Le premier ministre, H. M. Boléro, a alors pris le parti des usagers mais avoua à l'opinion qu'il ne savait pas comment dégager l'Etat Comorien du contrat qui le liait à la multinationale. En novembre, un incident majeur survient. Vivendi fait appel au gouvernement pour lutter contre la fraude (branchements sauvages sur le réseau), demande à revoir ses relations avec la SHC (les hydrocarbures nationales qui lui revendent le gasoil à un prix prohibitif) et surtout exige que la dette de l'Etat vis à vis de la société (près de 10 millions de FF selon Vivendi France) soit réglée sous une quarantaine de jours. Autrement, la multinationale allait se désengager. Le gouvernement répond à l'ultimatum, en faisant valoir la dette contractée par la multinationale auprès de la SCH (une ardoise s'élevant à 2 millions de FF). Le patron de la SCH, un proche du Colonel Azali, refusa ainsi de fournir du gasoil à nouveau à la CEE, à moins d'être payé.
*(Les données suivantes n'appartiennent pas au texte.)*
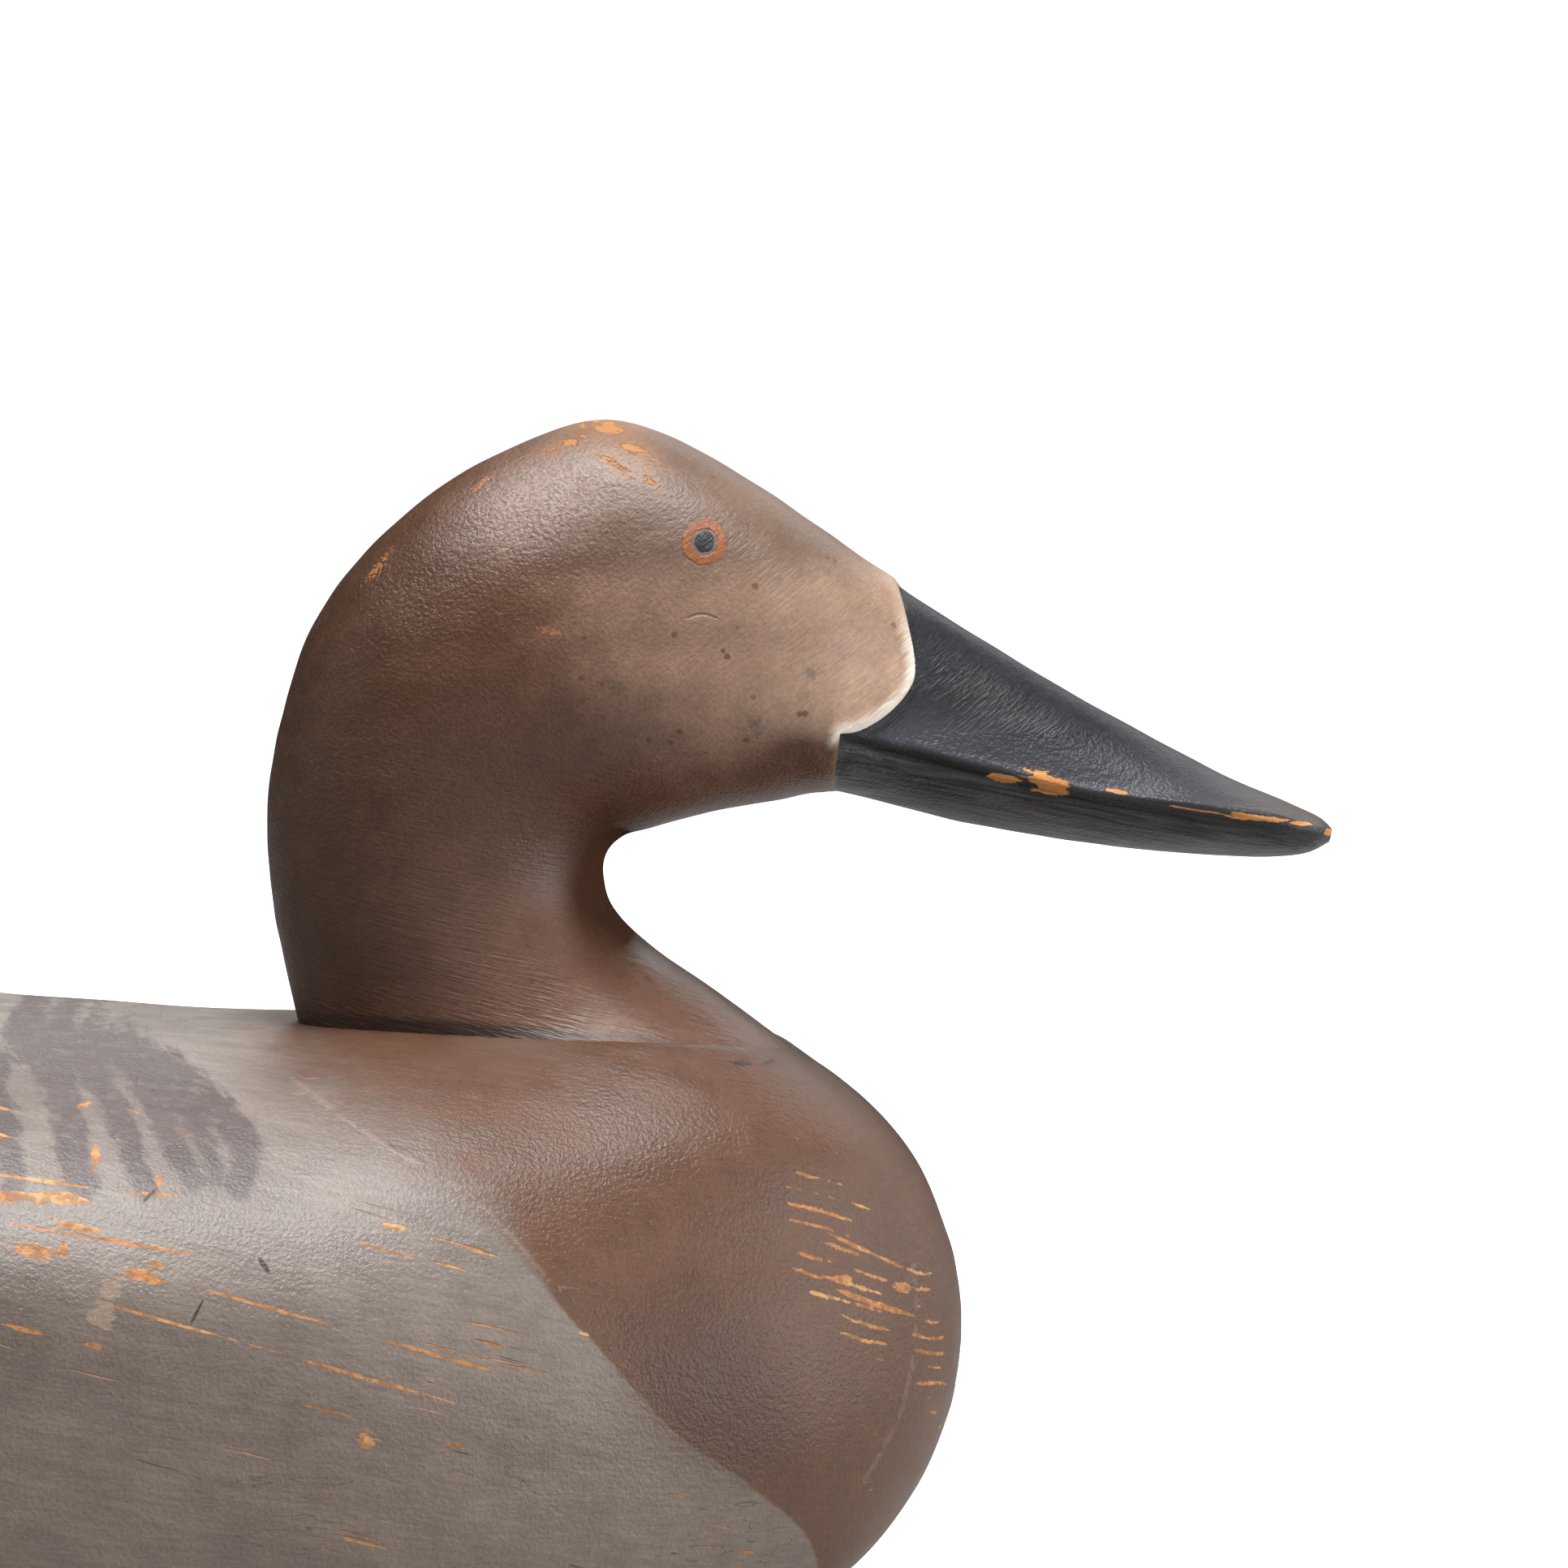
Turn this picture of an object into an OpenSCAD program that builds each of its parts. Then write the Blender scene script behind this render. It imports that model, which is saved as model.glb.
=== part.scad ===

La suite fut plus radicale. Paul Emile Roblez, le directeur de la CEE, adressa un courrier le 5 décembre au ministre de l'équipement, dans lequel il précise ses conditions : soit le gouvernement fléchit la position de la SHC, soit l'Etat règle sa dette, soit la CEE cesse d'être en activité, à cause -officiellement- d'une rupture de stocks de gasoil. Le gouvernement ne réagissant pas, la CEE cesse au soir du 6 décembre de fournir de l'électricité à l'ensemble du réseau. Aussitôt après, un directoire composé de nationaux était désigné pour remplacer l'équipe de Paul Emile Roblez. La SCH livrait à son tour le gasoil et l'électricité revenait.

A Paris, Vivendi parle aujourd'hui d'une solution négociée entre les deux parties dans le but final de céder ou de liquider la structure à Moroni. Ainsi attendent-ils une «stabilisation» et l'arrivée «de nouveaux interlocuteurs» au pouvoir pour boucler le dossier définitivement.